Commerce secretary confident Tulsa will be Tesla’s choice

 

One state leader is optimistic that Tesla’s next manufacturing plant will be located in Tulsa. It’s the belief of Commerce Secretary Sean Kouplen who told the Tulsa World Tulsa is a better site than Austin, Texas, the other major city in consideration.

It seems like forever ago that Mayor G.T. Bynum stood at the feet of a new-look Golden Driller and made a pitch for Tulsa to become the home of Tesla’s next manufacturing facility.

In fact, it was just five weeks ago. Five weeks of waiting to see whether the electronic-vehicle maker would build its “Cybertruck Gigafactory” in Austin, Texas, or Tulsa.

Sean Kouplen, Oklahoma’s Secretary of Commerce, said Thursday that he expects a decision in the next few weeks and that he believes Tulsa is well positioned to land the project.

“The governor and I still wholeheartedly believe that Tulsa would be the best location for them,” Kouplen said. “Even as we have learned more about Austin, we just believe the advantages we have are greater.”

The Associated Press reported in mid-May that Tulsa and Austin were finalists for Tesla’s latest production facility. The factory is expected to build electric pickups and Model Y small SUVs.

About a week later came the rally at Expo Square, where a reimagined Golden Driller donning a painted Tesla logo on its chest and an Elon Musk mask on its face was unveiled.

The event was part of a larger Tulsa for Tesla campaign that employed social media, videos and any other tool Tulsans could come up with to express support for the project.

At the end of May, Gov.

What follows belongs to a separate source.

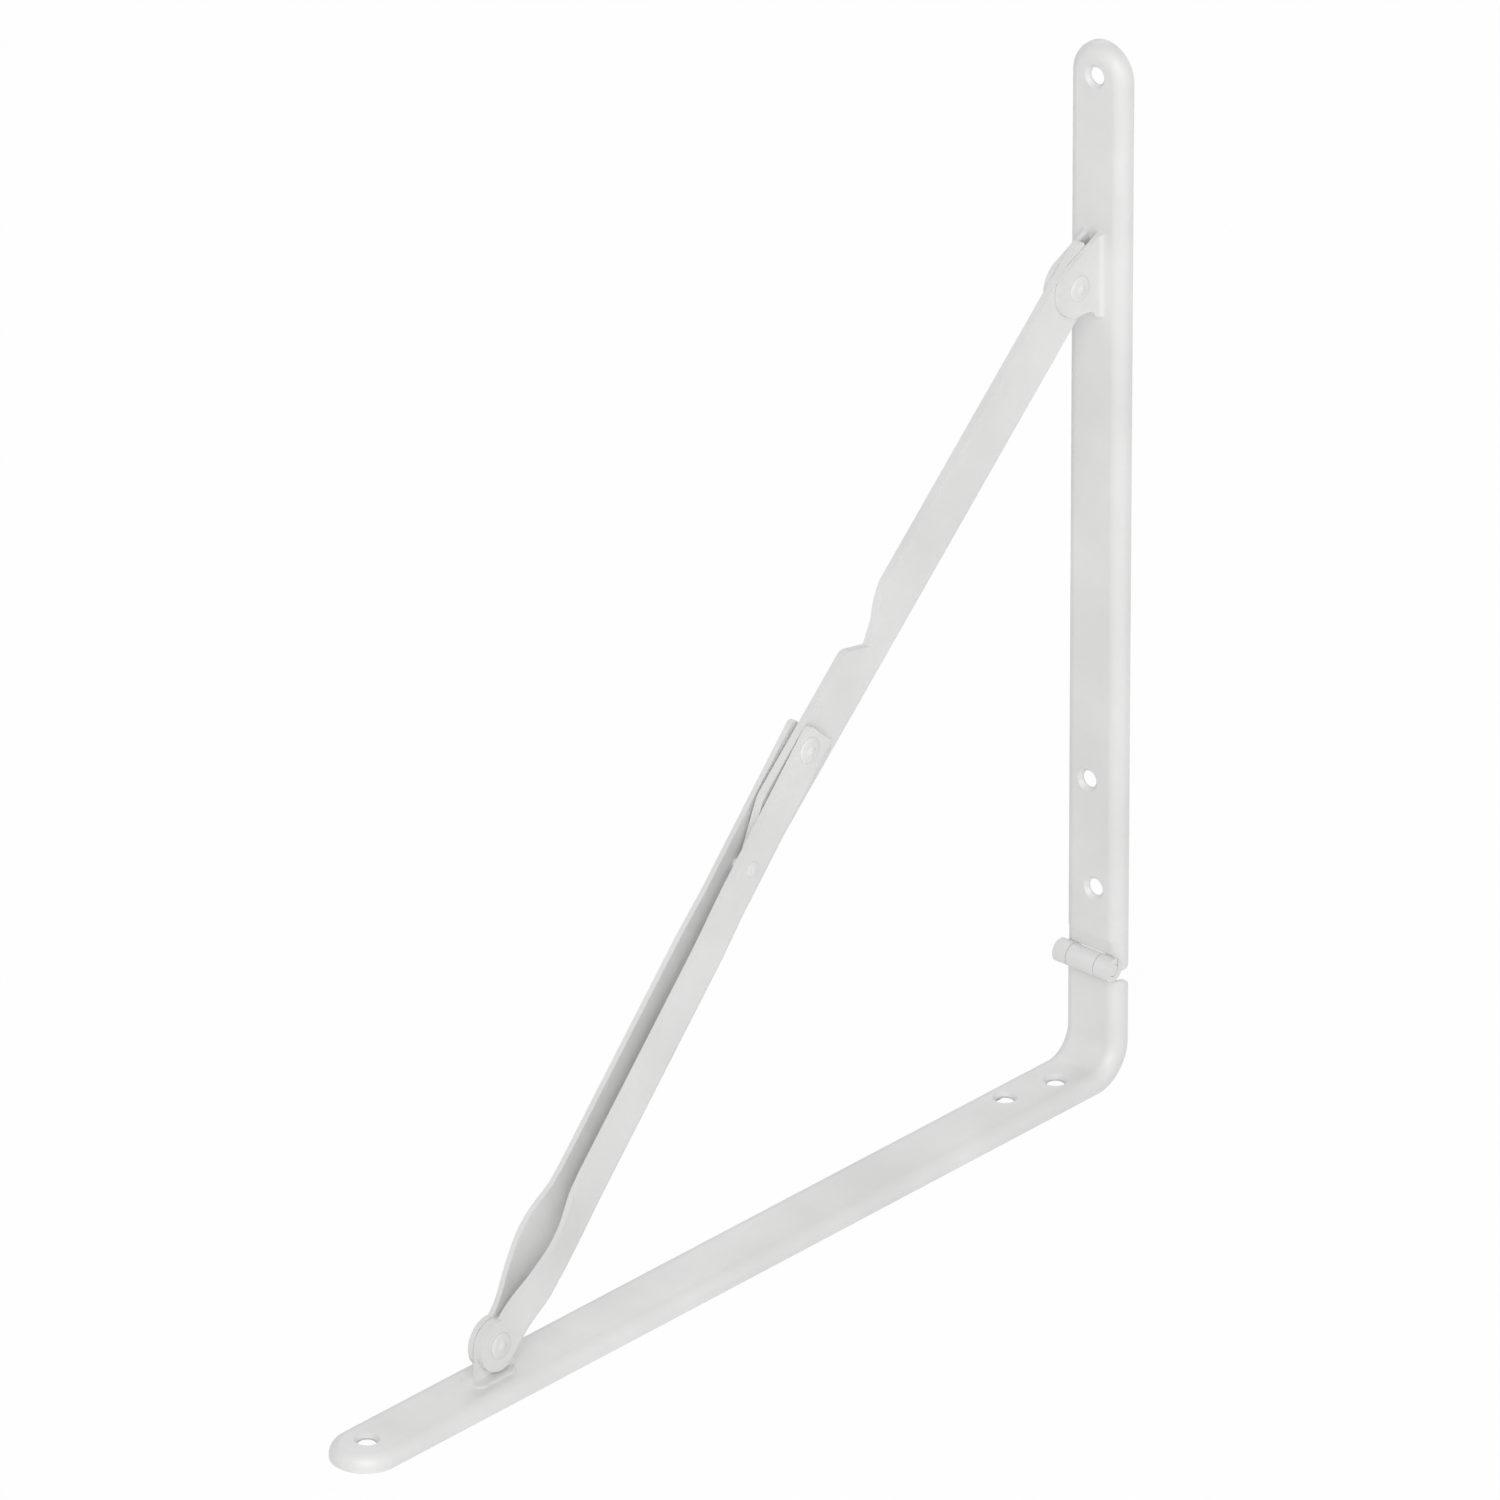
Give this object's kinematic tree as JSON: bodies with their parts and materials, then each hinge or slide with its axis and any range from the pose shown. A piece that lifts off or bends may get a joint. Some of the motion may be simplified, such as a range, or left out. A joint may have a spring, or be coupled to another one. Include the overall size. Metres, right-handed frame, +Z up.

Kevin Stitt led a contingent of Oklahomans to Florida to meet with Musk prior to the launch of the SpaceX rocket.

Then things went quiet, until last week, when an industry publication called Teslarati posted a story saying Tesla had purchased land in Texas, “indicating Cybertruck factory will be built near Austin.”

Musk responded with a tweet: “Tesla has an option to purchase this land, but has not exercised it.”

Kouplen said the move is all part of the company’s due diligence.

“I am in constant contact with Tesla executives and they have assured me that there has been no decision made yet,” he said. “They are simply going through the same process with Austin that they went through with Tulsa, and once they have accumulated all of the data and all of the facts they will make their decision.”

Oklahomans are often too quick to assume that they cannot compete with Texas for large employers, and that is simply not true, Kouplen said.

“We have 115 companies right now looking to relocate to Oklahoma that we are working with at the Department of Commerce,” Kouplen said.

Among the advantages the state has to offer, Kouplen said, are a central location for distribution, a strong manufacturing base, a lucrative automotive engineering tax credit, a career tech program to offer free employee training, and an inland navigation hub at the Port of Catoosa.

Even more important is the state’s unity of purpose when it comes to attracting and welcoming new businesses, Kouplen said.

Tesla received a mixed welcome during a Travis County, Texas, commissioners meeting earlier this week, according to the Austin American-Statesman.

“I know for a fact that when you deal with Oklahoma, the state, the cities, our economic development professionals, we work together,” Kouplen said. “We are cooperative.”

Kouplen acknowledged that the state has been working hard to overcome the perception that it can’t fill all of the engineering positions Tesla would need to operate its new factory.

“So we are working to show them that we can attract the talent that they need and that we do have the talent,” he said. “We have over 2,400 engineers graduated from our universities every year and they would be very competitive in recruiting engineers there.

“I think we have a case there as well but that is definitely our challenge.”

The state’s ace in the hole might just end up being the remade Golden Driller and other brazenly transparent efforts to get Tesla and its enigmatic CEO to take note.

“I do think it is very important for Tesla to understand that our community effort — the whole community, not just me, not just the mayor, but everyone pitching in … all of the things that our community has done, that is the reason they love Tulsa,” Kouplen said. “… It is almost as if we have kind of forced ourselves into the equation, you can’t really ignore us, and they love that, they admire that.”